-- Start of MATERIAL PROVIDED --

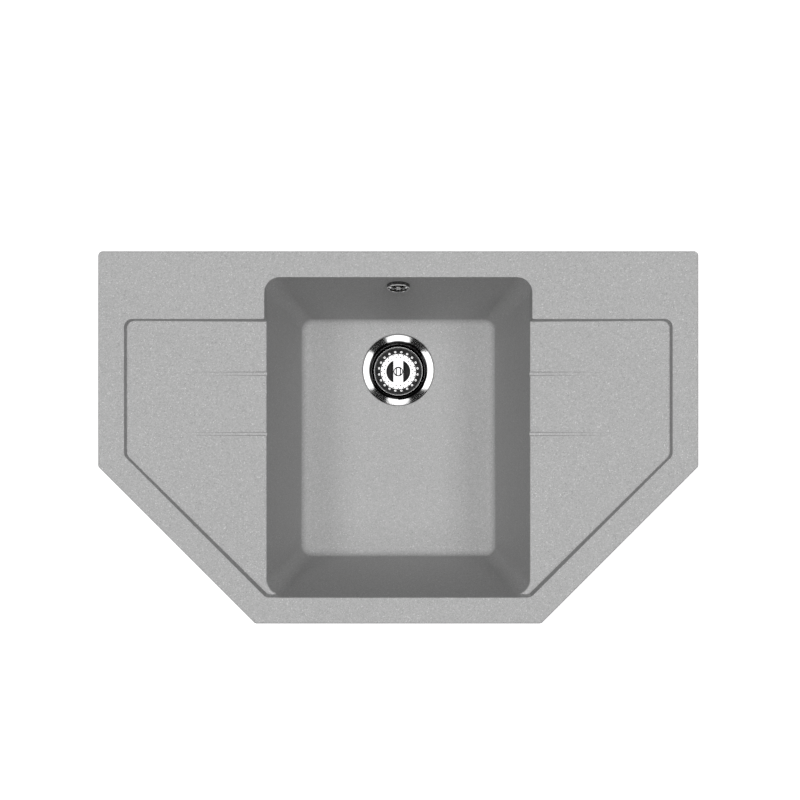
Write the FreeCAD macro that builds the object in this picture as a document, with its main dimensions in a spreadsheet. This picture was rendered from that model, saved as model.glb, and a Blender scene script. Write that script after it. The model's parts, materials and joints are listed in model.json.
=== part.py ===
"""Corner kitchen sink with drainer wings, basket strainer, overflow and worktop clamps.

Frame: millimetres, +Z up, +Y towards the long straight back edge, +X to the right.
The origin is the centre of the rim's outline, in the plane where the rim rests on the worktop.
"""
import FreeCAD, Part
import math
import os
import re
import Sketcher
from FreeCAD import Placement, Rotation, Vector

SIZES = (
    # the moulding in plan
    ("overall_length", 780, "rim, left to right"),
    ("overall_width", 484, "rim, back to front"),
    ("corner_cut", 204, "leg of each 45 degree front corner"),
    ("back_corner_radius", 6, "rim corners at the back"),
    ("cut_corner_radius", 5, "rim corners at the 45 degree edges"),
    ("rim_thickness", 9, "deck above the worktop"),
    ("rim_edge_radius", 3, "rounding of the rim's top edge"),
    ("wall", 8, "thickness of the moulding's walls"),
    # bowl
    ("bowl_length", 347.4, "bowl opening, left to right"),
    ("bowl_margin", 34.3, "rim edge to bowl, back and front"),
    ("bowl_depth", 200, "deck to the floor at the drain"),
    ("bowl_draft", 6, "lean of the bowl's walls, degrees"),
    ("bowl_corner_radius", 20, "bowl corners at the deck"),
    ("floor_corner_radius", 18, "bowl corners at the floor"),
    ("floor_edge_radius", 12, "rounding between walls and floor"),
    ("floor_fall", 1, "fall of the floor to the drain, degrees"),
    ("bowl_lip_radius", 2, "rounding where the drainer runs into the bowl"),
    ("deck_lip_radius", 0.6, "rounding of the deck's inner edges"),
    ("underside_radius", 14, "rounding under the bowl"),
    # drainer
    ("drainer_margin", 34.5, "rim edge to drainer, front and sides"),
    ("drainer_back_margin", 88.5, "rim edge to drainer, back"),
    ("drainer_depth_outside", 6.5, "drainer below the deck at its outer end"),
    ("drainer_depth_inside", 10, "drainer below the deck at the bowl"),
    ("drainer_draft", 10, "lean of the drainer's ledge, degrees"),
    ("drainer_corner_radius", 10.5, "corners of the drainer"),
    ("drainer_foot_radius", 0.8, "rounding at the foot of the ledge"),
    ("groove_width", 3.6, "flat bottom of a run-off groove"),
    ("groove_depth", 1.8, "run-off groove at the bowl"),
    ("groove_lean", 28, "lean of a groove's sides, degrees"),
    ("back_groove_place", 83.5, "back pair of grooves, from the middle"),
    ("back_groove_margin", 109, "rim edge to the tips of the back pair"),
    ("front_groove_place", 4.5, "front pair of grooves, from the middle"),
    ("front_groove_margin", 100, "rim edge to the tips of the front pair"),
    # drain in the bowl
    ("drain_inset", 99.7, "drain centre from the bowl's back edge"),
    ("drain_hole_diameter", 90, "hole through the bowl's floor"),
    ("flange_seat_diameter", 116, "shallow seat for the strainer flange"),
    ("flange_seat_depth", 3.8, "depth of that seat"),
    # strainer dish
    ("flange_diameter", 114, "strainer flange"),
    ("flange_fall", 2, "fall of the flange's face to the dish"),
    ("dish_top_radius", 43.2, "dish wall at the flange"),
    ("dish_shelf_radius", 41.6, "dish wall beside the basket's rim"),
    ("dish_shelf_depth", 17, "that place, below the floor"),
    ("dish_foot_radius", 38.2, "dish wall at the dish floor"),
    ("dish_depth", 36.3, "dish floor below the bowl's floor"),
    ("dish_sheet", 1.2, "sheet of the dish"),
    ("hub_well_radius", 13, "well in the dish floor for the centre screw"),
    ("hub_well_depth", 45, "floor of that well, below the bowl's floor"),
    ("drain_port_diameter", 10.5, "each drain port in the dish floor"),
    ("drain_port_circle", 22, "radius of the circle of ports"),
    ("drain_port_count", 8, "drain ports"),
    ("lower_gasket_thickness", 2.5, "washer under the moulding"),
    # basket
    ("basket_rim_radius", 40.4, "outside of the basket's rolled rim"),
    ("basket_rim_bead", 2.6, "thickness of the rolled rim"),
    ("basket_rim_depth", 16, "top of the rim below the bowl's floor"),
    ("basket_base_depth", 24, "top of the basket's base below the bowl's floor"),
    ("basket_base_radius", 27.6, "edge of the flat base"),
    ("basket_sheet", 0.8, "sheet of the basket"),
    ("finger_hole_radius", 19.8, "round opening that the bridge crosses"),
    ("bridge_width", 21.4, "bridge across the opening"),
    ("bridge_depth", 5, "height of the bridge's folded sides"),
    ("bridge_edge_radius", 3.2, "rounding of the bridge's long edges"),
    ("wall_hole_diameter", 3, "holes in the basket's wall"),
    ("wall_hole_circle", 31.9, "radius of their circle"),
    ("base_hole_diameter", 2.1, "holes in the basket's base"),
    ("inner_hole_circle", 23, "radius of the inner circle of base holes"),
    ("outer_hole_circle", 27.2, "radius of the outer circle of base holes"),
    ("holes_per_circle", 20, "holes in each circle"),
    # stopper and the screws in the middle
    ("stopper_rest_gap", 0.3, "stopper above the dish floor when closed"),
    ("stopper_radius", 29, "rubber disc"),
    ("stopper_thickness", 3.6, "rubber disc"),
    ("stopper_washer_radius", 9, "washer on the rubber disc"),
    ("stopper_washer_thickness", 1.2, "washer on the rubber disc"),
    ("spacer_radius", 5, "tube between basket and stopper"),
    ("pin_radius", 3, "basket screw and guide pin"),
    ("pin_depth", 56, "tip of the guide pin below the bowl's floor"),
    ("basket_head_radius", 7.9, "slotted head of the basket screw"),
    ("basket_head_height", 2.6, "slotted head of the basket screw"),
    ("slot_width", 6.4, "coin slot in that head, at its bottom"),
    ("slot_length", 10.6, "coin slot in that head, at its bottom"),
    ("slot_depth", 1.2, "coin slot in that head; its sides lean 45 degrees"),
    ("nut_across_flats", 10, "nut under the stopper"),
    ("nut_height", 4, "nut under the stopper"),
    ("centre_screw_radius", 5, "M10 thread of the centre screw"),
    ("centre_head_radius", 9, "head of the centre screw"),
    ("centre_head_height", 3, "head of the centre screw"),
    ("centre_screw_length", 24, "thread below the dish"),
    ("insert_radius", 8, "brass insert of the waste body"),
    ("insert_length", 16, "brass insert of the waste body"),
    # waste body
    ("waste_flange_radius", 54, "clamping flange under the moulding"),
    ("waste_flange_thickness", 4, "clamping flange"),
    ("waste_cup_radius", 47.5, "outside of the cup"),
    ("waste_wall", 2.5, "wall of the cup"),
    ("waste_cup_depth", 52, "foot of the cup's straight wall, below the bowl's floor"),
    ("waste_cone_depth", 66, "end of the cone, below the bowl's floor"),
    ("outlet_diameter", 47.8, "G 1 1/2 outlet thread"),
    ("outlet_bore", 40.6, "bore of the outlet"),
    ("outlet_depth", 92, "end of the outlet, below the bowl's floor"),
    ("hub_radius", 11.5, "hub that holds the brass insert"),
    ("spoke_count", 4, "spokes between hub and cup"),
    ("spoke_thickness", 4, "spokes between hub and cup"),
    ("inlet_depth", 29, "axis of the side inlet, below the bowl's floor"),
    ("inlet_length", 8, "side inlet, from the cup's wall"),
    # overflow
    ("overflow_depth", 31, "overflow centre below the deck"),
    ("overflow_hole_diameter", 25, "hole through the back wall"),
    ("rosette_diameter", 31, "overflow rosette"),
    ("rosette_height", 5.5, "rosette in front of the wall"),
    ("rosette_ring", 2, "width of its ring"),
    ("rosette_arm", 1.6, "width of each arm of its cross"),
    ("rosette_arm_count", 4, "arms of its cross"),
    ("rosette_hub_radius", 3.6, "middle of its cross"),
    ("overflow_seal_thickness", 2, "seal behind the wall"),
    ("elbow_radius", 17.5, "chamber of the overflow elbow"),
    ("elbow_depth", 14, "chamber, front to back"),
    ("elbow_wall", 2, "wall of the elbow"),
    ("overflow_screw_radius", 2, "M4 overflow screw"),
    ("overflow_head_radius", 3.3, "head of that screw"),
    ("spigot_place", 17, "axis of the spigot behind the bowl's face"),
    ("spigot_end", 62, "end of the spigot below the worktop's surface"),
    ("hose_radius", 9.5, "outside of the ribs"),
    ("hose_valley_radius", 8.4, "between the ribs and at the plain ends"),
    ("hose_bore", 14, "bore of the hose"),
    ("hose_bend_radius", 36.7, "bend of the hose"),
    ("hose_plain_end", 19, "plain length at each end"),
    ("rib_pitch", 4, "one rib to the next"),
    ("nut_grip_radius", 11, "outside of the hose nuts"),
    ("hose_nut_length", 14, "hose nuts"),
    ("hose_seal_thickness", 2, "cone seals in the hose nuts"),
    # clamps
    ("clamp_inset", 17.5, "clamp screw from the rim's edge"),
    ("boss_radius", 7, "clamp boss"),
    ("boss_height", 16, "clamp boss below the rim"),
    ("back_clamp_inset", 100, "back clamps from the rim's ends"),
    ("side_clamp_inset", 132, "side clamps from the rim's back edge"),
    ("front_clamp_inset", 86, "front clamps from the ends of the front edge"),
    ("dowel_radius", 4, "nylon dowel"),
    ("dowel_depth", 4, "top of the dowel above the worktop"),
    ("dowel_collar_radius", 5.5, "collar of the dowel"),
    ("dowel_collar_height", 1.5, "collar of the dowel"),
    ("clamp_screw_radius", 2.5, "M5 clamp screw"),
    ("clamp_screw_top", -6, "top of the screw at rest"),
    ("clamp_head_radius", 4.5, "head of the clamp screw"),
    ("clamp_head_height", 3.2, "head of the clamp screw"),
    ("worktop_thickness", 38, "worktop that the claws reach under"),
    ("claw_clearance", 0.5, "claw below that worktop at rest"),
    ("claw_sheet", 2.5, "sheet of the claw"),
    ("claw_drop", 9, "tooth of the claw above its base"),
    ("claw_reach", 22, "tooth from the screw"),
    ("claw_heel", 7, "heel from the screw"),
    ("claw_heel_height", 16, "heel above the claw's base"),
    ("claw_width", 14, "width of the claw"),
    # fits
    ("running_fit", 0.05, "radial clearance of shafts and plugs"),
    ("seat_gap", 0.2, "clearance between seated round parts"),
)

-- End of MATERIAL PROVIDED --

**TASK DESCRIPTION**
Word for word, quote the lines of the material from the first line through the line with "from FreeCAD import", both ends included.

**EXERCISE SOLUTION**
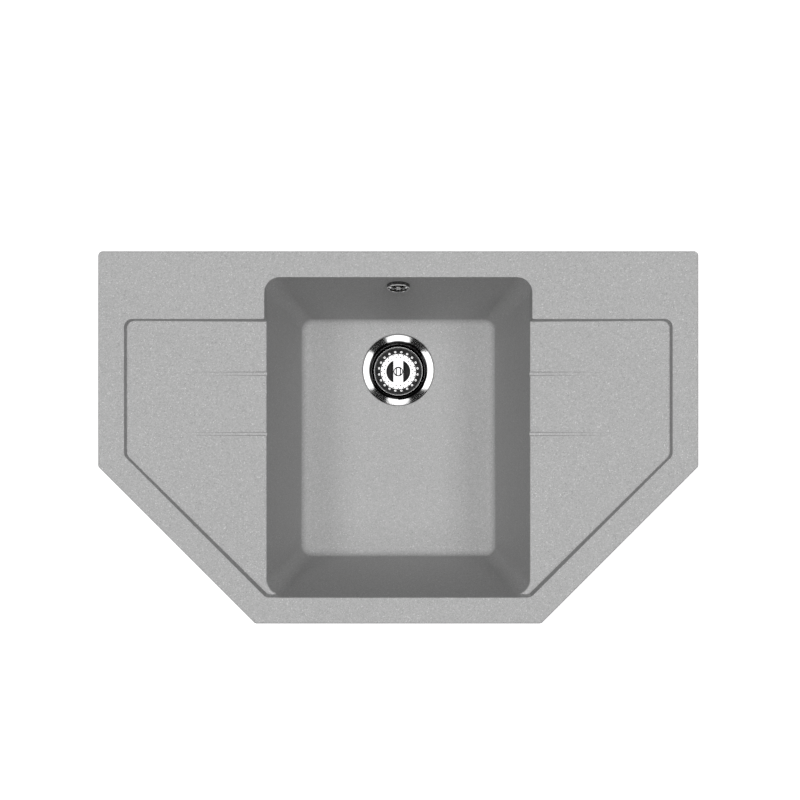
Write the FreeCAD macro that builds the object in this picture as a document, with its main dimensions in a spreadsheet. This picture was rendered from that model, saved as model.glb, and a Blender scene script. Write that script after it. The model's parts, materials and joints are listed in model.json.
=== part.py ===
"""Corner kitchen sink with drainer wings, basket strainer, overflow and worktop clamps.

Frame: millimetres, +Z up, +Y towards the long straight back edge, +X to the right.
The origin is the centre of the rim's outline, in the plane where the rim rests on the worktop.
"""
import FreeCAD, Part
import math
import os
import re
import Sketcher
from FreeCAD import Placement, Rotation, Vector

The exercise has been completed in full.